The tribes most affected by Ida did not have federal recognition, although they're in a decadeslong process seeking it. Tribal officials say federal recognition would give them better access to funding for more hurricane-resistant homes and programs to help improve members' lives ahead of storms.
After storms, federal recognition would let them work directly with the federal government, tribal officials say. When the Seminole Tribe of Florida was hit by Hurricane Irma in 2017, the federally recognized tribe requested and received an emergency declaration from then-President Donald Trump to help address their needs.

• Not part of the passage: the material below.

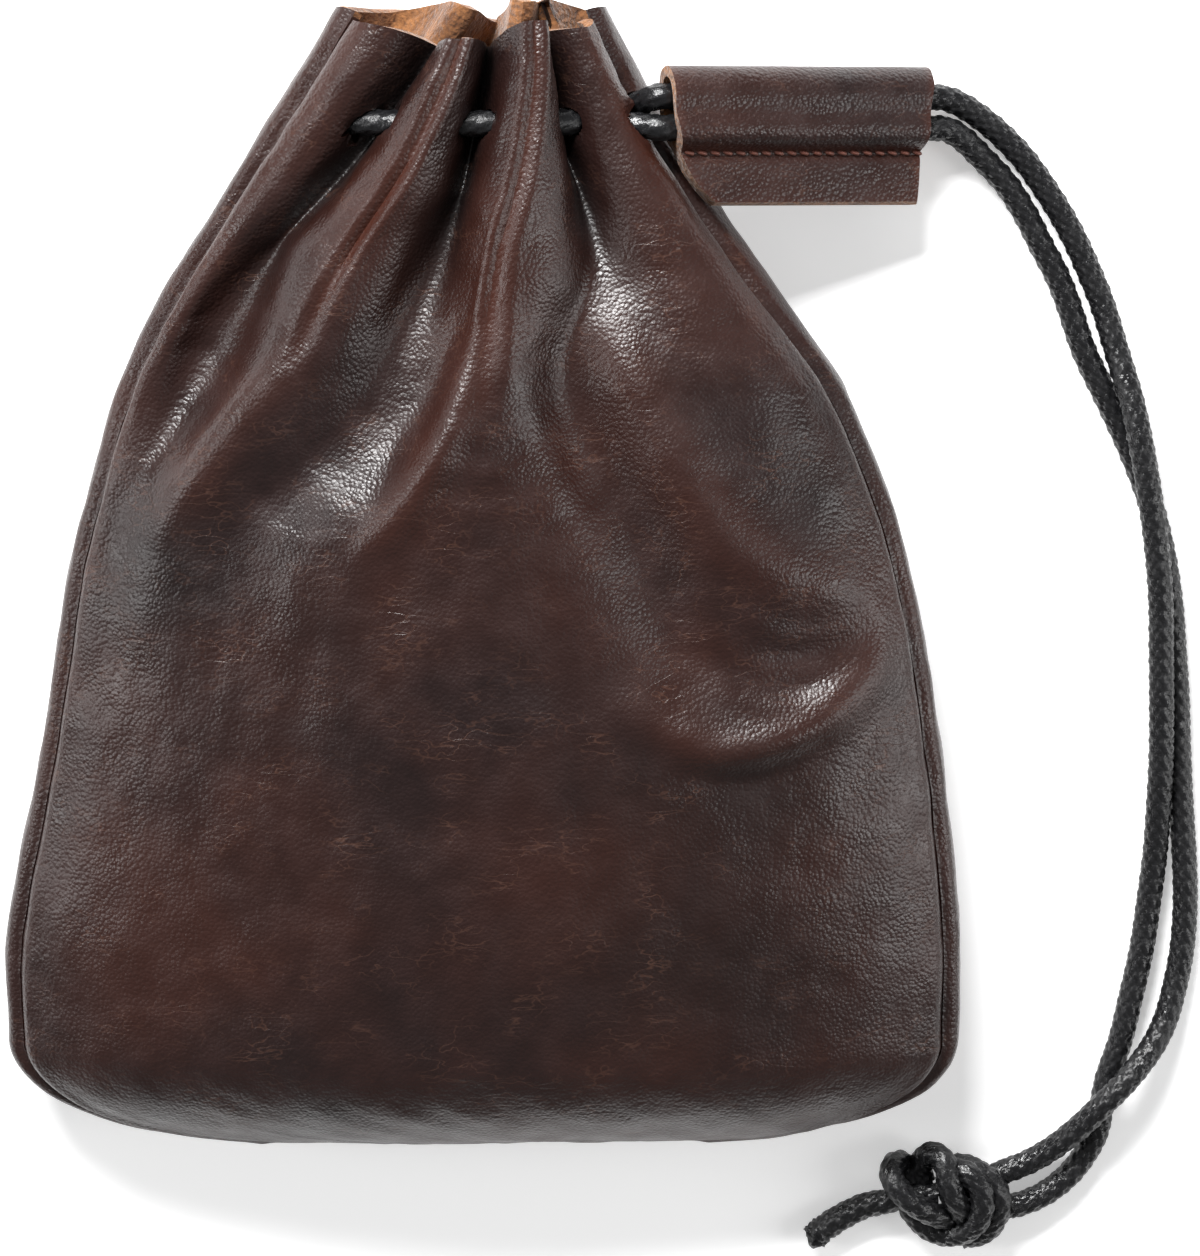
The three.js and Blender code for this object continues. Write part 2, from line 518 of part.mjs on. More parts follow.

Parfait-Dardar said the Grand Caillou/Dulac Band of Biloxi-Chitimacha-Choctaw is looking at ways residents can rebuild homes stronger than before. “We’re an adapting people, always have been,” she said. But she worries that tribal members who cannot afford to rebuild will be forced to move.
Rebuilding also can be an exhausting process, especially for older tribal members.
Irene Verdin, 67, a member of the United Houma Nation who lives in the Pointe-au-Chien area, is living in a FEMA trailer next to the remains of her house, where mementos still lie on the floor. Her roof is long gone — somewhere in the marshes behind her house.
She is the main caretaker for her sister-in-law, who has had two strokes. And Verdin's 73-year-old husband, who used to work on boats, had a heart attack this year. Since the storm, her own blood pressure is climbing.
Deciding what to do is almost paralyzing. She'd like to rebuild, but just getting an estimate from a contractor is difficult — let alone finding a way to pay for construction. Verdin said she sometimes feels like those living down the bayou are forgotten.
“It’s still up in the air in my head. It’s still up in the air as to what we’re going to do," she said. "It’s hard."